# [PROVIDED DATA]

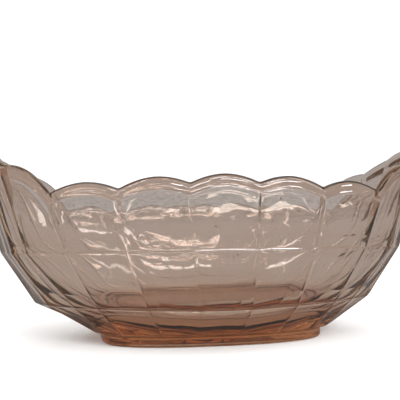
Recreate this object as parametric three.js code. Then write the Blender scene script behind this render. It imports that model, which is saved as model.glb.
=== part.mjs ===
// Pressed glass oval dish, in millimetres, +Z up, long axis along X.
// One piece of glass: a boat-shaped bowl with raised ends, three rows of flat panels round
// the outside, a scalloped rim, a smooth inside and a low oval foot.
// The origin is the centre of the foot's resting face.
import * as THREE from 'three';

// ---- Outside rings: rounded ovals that carry the corners of the flat panels ----
// fullness is the oval's exponent: 2 is an ellipse, less is more pointed, more is squarer.
// columnTaper is how wide a side column is at the ring, as a share of its width at the rim, so
// that all the ridges move together when columnPitch changes.
// bowShares places the two ridges of a bow, as shares of the turn from the last side ridge
// to the tip.
const columnPitch = 33.2; // width of one of the five equal side columns, at the rim
const rimRing = {
  halfLength: 124.5,
  halfWidth: 62.4,
  fullness: 1.76,
  columnTaper: 1,
  bowShares: [0.36, 0.6],
};
const upperRing = {
  height: 47.8,
  halfLength: 112.5,
  halfWidth: 62.5,
  fullness: 1.76,
  columnTaper: 0.8976,
  bowShares: [0.33, 0.52],
};
const lowerRing = {
  height: 20.4,
  halfLength: 95,
  halfWidth: 59.8,
  fullness: 1.53,
  columnTaper: 0.723,
  bowShares: [0.2, 0.52],
};
const baseRing = {
  height: 6.3,
  halfLength: 64.5,
  halfWidth: 42.3,
  fullness: 3,
  columnTaper: 0.5813,
  bowShares: [0.33, 0.55],
};

// ---- Rim ----
const notchHeights = [79.9, 77.8, 76.7, 92.1]; // from the middle of a side towards the bow
const tipHeight = 104.2;
const sideScallopRise = 4;
const rimEdgeSteps = 4;

// ---- Wall and floor ----
const sideWall = 4.6;
const tipWall = 6;
const floorThickness = 12.5;
const lowerWall = 7;
const floorSetback = 9; // from the base ring in to the edge of the inside floor
const liningSteps = 9;

// ---- Foot ----
const footSetback = 3.8; // from the base ring in to the foot's side
const footEdgeRadius = 2;
const footEdgeSteps = 2;
const restWidth = 7;
const recessDepth = 1.2;

// ---- Facets ----
const sideRidges = [0.5, 1.5, 2.5]; // in column pitches from the middle
const slicesPerColumn = 4;

// The point of a ring at a turn from the side's middle (0) to the tip (a quarter turn).
function ovalPoint(ring, turn, inset, tipInset) {
  const power = 2 / ring.fullness;
  const x = (ring.halfLength - tipInset) * Math.sin(turn) ** power;
  const y = (ring.halfWidth - inset) * Math.cos(turn) ** power;
  return [x, y];
}

// The turns of one quarter's ridges: side ridges, bow ridges and the tip.
function ridgeTurns(ring) {
  const power = ring.fullness / 2;
  const pitch = columnPitch * ring.columnTaper;
  const side = sideRidges.map((count) => Math.asin(((count * pitch) / ring.halfLength) ** power));
  const last = side[side.length - 1];
  const bow = ring.bowShares.map((share) => last + share * (Math.PI / 2 - last));
  return [...side, ...bow, Math.PI / 2];
}

// One station is a place round the dish. Within its quarter it lies in a column, a share of
// the way from the ridge before it to the ridge after it. Quarters are mirrored by the signs.
function quarterStations() {
  const columns = sideRidges.length + rimRing.bowShares.length + 1;
  const stations = [];
  for (let column = 0; column < columns; column++) {
    const first = column === 0 ? slicesPerColumn / 2 : 0;
    for (let slice = first; slice < slicesPerColumn; slice++) {
      stations.push({ column, share: slice / slicesPerColumn });
    }
  }
  stations.push({ column: columns - 1, share: 1 });
  return stations;
}

function allStations() {
  const quarter = quarterStations();
  const back = [...quarter].reverse();
  const stations = [];
  const quarters = [
    { list: quarter, signX: 1, signY: -1 },
    { list: back, signX: 1, signY: 1 },
    { list: quarter, signX: -1, signY: 1 },
    { list: back, signX: -1, signY: -1 },
  ];
  for (const { list, signX, signY } of quarters) {
    for (const station of list.slice(0, -1)) {
      stations.push({ ...station, signX, signY });
    }
  }
  return stations;
}

function turnsBeside(ring, column) {
  const turns = ridgeTurns(ring);
  const before = column === 0 ? -turns[0] : turns[column - 1];
  return [before, turns[column]];
}

// A station on the flat-sided outline: the straight chord between two ridges.
function chordPoint(ring, station, inset = 0, tipInset = inset) {
  const [before, after] = turnsBeside(ring, station.column);
  const start = ovalPoint(ring, Math.abs(before), inset, tipInset);
  if (before < 0) start[0] = -start[0];
  const end = ovalPoint(ring, after, inset, tipInset);
  return [
    station.signX * THREE.MathUtils.lerp(start[0], end[0], station.share),
    station.signY * THREE.MathUtils.lerp(start[1], end[1], station.share),
  ];
}

// The same station on the smooth oval inside.
function smoothPoint(ring, station, inset, tipInset = inset) {
  const [before, after] = turnsBeside(ring, station.column);
  const turn = THREE.MathUtils.lerp(before, after, station.share);
  const [x, y] = ovalPoint(ring, turn, inset, tipInset);
  return [station.signX * x, station.signY * y];
}

// The height of the rim's top. Each side column has one scallop between two notches; the
// columns past the last notch share the tall scallop of the tip.
function rimHeight(station) {
  const { column, share } = station;
  if (column < notchHeights.length) {
    const start = notchHeights[Math.max(column - 1, 0)];
    const arch = 4 * share * (1 - share) * sideScallopRise;
    return THREE.MathUtils.lerp(start, notchHeights[column], share) + arch;
  }
  const lastNotch = notchHeights.length - 1;
  const turns = ridgeTurns(rimRing);
  const [before, after] = turnsBeside(rimRing, column);
  const turn = THREE.MathUtils.lerp(before, after, share);
  const fromTip = (Math.PI / 2 - turn) / (Math.PI / 2 - turns[lastNotch]);
  return THREE.MathUtils.lerp(tipHeight, notchHeights[lastNotch], fromTip ** 2);
}

// The glass section at one station, from the centre of the underside out to the rim and
// down the inside to the centre of the floor.
function section(station) {
  const points = [];
  const add = ([x, y], z) => points.push(new THREE.Vector3(x, y, z));

  // Foot: recessed underside, flat resting face, rounded lower edge, side.
  const footInset = footSetback + footEdgeRadius;
  add(smoothPoint(baseRing, station, footInset + restWidth + recessDepth), recessDepth);
  add(smoothPoint(baseRing, station, footInset + restWidth), 0);
  for (let step = 0; step <= footEdgeSteps; step++) {
    const angle = ((step / footEdgeSteps) * Math.PI) / 2;
    const inset = footInset - footEdgeRadius * Math.sin(angle);
    add(smoothPoint(baseRing, station, inset), footEdgeRadius * (1 - Math.cos(angle)));
  }
  add(smoothPoint(baseRing, station, footSetback), baseRing.height - footSetback / 3);

  // Three rows of flat panels.
  add(chordPoint(baseRing, station), baseRing.height);
  add(chordPoint(lowerRing, station), lowerRing.height);
  add(chordPoint(upperRing, station), upperRing.height);

  // Rounded rim.
  const top = rimHeight(station);
  const rimRadius = sideWall / 2;
  for (let step = 0; step <= rimEdgeSteps; step++) {
    const angle = (step / rimEdgeSteps) * Math.PI;
    const inset = rimRadius * (1 - Math.cos(angle));
    add(chordPoint(rimRing, station, inset), top - rimRadius + rimRadius * Math.sin(angle));
  }

  // Smooth lining: one flowing curve from the rim's inner edge to the floor's edge.
  const rimEdge = points[points.length - 1];
  const guide = [rimEdge];
  const guideAt = ([x, y], z) => guide.push(new THREE.Vector3(x, y, z));
  guideAt(smoothPoint(upperRing, station, sideWall, tipWall), upperRing.height);
  guideAt(smoothPoint(lowerRing, station, lowerWall, lowerWall), lowerRing.height + lowerWall / 2);
  guideAt(smoothPoint(baseRing, station, floorSetback), floorThickness);
  const lining = new THREE.CatmullRomCurve3(guide, false, 'centripetal');
  points.push(...lining.getPoints(liningSteps).slice(1));
  return points;
}

// Sections joined round the dish, closed at the middle of the underside and of the floor.
function glassGeometry() {
  const sections = allStations().map(section);
  const around = sections.length;
  const along = sections[0].length;
  const positions = sections.flatMap((points) => points.flatMap((p) => [p.x, p.y, p.z]));
  const underside = positions.length / 3;
  positions.push(0, 0, recessDepth);
  const floor = underside + 1;
  positions.push(0, 0, floorThickness);

  const indices = [];
  for (let i = 0; i < around; i++) {
    const here = i * along;
    const next = ((i + 1) % around) * along;
    indices.push(underside, next, here);
    for (let j = 0; j < along - 1; j++) {
      indices.push(here + j, next + j, next + j + 1);
      indices.push(here + j, next + j + 1, here + j + 1);
    }
    indices.push(floor, here + along - 1, next + along - 1);
  }
  const geometry = new THREE.BufferGeometry();
  geometry.setAttribute('position', new THREE.Float32BufferAttribute(positions, 3));
  geometry.setIndex(indices);
  geometry.computeVertexNormals();
  return geometry;
}

const pinkGlass = new THREE.MeshStandardMaterial({
  color: 0xd9b3a0,
  roughness: 0.06,
  metalness: 0,
  transparent: true,
  opacity: 0.55,
});

const dish = new THREE.Mesh(glassGeometry(), pinkGlass);
dish.name = 'pressed_glass_dish';

const candyDish = new THREE.Group();
candyDish.add(dish);

export default candyDish;
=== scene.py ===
# A pink pressed glass dish, oval and boat-shaped, standing on a pale floor.
# Metres, +Z up, the long axis along X, the origin under the middle of the foot.
import math

import bpy
from mathutils import Matrix, Vector


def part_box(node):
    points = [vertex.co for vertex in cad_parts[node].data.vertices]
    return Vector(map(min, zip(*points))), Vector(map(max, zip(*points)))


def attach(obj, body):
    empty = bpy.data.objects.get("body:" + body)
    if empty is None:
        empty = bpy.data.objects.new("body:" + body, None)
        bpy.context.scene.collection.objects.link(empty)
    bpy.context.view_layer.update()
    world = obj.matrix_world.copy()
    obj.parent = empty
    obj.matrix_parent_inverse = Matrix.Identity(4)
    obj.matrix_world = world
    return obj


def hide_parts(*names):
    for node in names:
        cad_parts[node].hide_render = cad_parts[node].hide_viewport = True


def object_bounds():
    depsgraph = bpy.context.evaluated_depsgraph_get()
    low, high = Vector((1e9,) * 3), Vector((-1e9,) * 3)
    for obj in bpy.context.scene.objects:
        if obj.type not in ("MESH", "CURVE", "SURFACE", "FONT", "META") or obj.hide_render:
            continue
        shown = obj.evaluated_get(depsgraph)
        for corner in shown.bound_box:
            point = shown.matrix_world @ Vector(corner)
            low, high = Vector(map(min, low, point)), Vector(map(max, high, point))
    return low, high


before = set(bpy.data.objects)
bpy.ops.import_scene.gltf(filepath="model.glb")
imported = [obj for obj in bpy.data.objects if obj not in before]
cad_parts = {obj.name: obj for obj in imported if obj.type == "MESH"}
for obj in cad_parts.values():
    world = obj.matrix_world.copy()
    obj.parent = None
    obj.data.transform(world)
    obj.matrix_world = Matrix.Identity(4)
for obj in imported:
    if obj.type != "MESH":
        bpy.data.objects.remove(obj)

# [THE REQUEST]
Print the lines from the line containing "const dish = new" to the line containing "shown = obj.evaluated_get(depsgraph)", both ends included, exactly and with nothing added.

# [TASK ANSWER]
const dish = new THREE.Mesh(glassGeometry(), pinkGlass);
dish.name = 'pressed_glass_dish';

const candyDish = new THREE.Group();
candyDish.add(dish);

export default candyDish;
=== scene.py ===
# A pink pressed glass dish, oval and boat-shaped, standing on a pale floor.
# Metres, +Z up, the long axis along X, the origin under the middle of the foot.
import math

import bpy
from mathutils import Matrix, Vector


def part_box(node):
    points = [vertex.co for vertex in cad_parts[node].data.vertices]
    return Vector(map(min, zip(*points))), Vector(map(max, zip(*points)))


def attach(obj, body):
    empty = bpy.data.objects.get("body:" + body)
    if empty is None:
        empty = bpy.data.objects.new("body:" + body, None)
        bpy.context.scene.collection.objects.link(empty)
    bpy.context.view_layer.update()
    world = obj.matrix_world.copy()
    obj.parent = empty
    obj.matrix_parent_inverse = Matrix.Identity(4)
    obj.matrix_world = world
    return obj


def hide_parts(*names):
    for node in names:
        cad_parts[node].hide_render = cad_parts[node].hide_viewport = True


def object_bounds():
    depsgraph = bpy.context.evaluated_depsgraph_get()
    low, high = Vector((1e9,) * 3), Vector((-1e9,) * 3)
    for obj in bpy.context.scene.objects:
        if obj.type not in ("MESH", "CURVE", "SURFACE", "FONT", "META") or obj.hide_render:
            continue
        shown = obj.evaluated_get(depsgraph)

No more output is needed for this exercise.